The color that matters in relation to gentrification isn’t black, white, or brown—it’s green.

"If you have to be a millionaire to live in New York City, New York City is not going to be the great city that it is because the artists aren't going to be there," Lee told Cooper. Artists aren’t the only ones who will vanish, and this is cause for concern in cities other than New York. Lee continued, insisting that affordable housing is necessary because it’s key to the "whole rethinking of what the city's going to be in the United States of America." While gentrification does improve neighborhoods, it fosters the divide between the haves and the have-nots in every major metropolitan city because the haves are the only ones who reap the benefits. What’s more, the displacement—above the false, offensive sense of ownership over space that isn’t respected—is gentrification’s most harrowing outcome.
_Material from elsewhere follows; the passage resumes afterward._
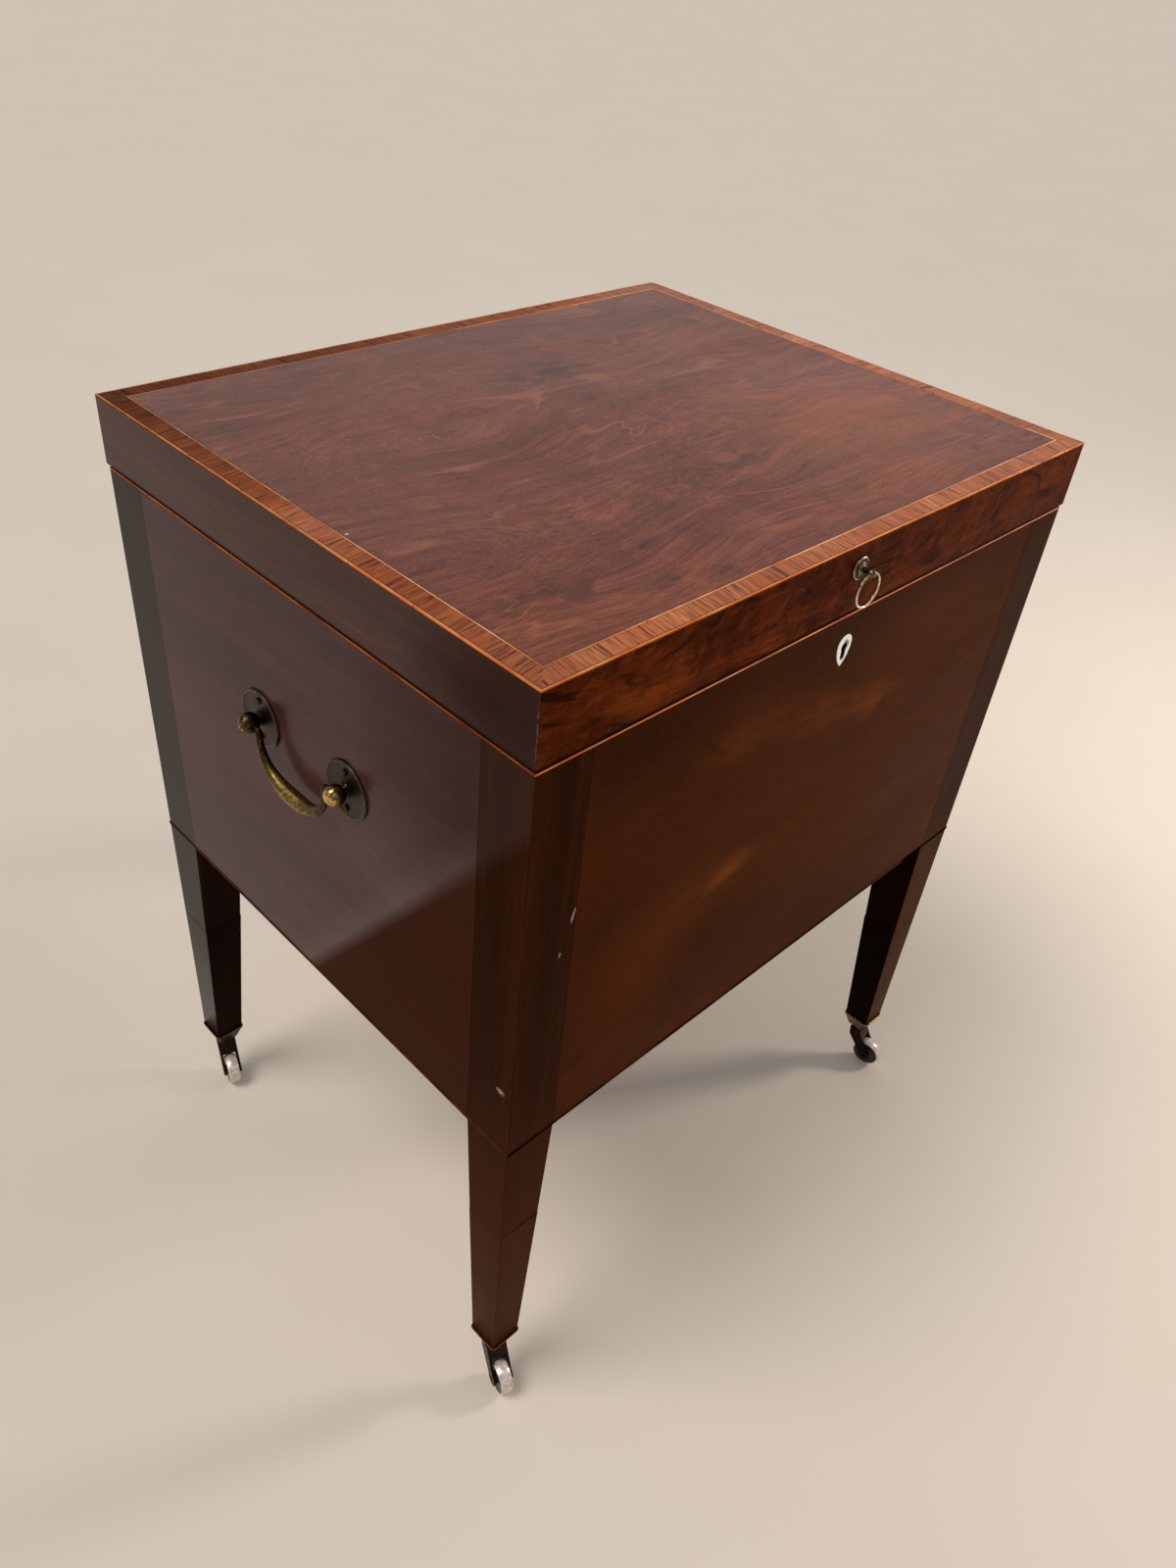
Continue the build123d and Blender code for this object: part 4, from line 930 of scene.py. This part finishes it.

Spike Lee welcomes contention. Do the Right Thing, which focuses on the breaking point of racial tension, remains his best film, followed by Malcolm X, a biopic about a man more galvanizing than Lee. Do the Right Thing was released in the wake of controversy, nearly a year after the Tompkins Square Park riot and just months after the crime that triggered the Central Park 5 jogger case. Today, we know it was prophesy for all present day dissatisfaction with gentrification thanks to one scene from a film filled with riveting ones. Do the Right Thing is one of the most culturally relevant films ever made, worthy of a spot in the U.S. Library of Congress’ National Film Registry and not only New York City naming the block where it was filmed "Do the Right Thing Way," but celebrating it with a block party. Twenty-five years after the film’s premiere, its allusion to gentrification is why it continues to be pertinent.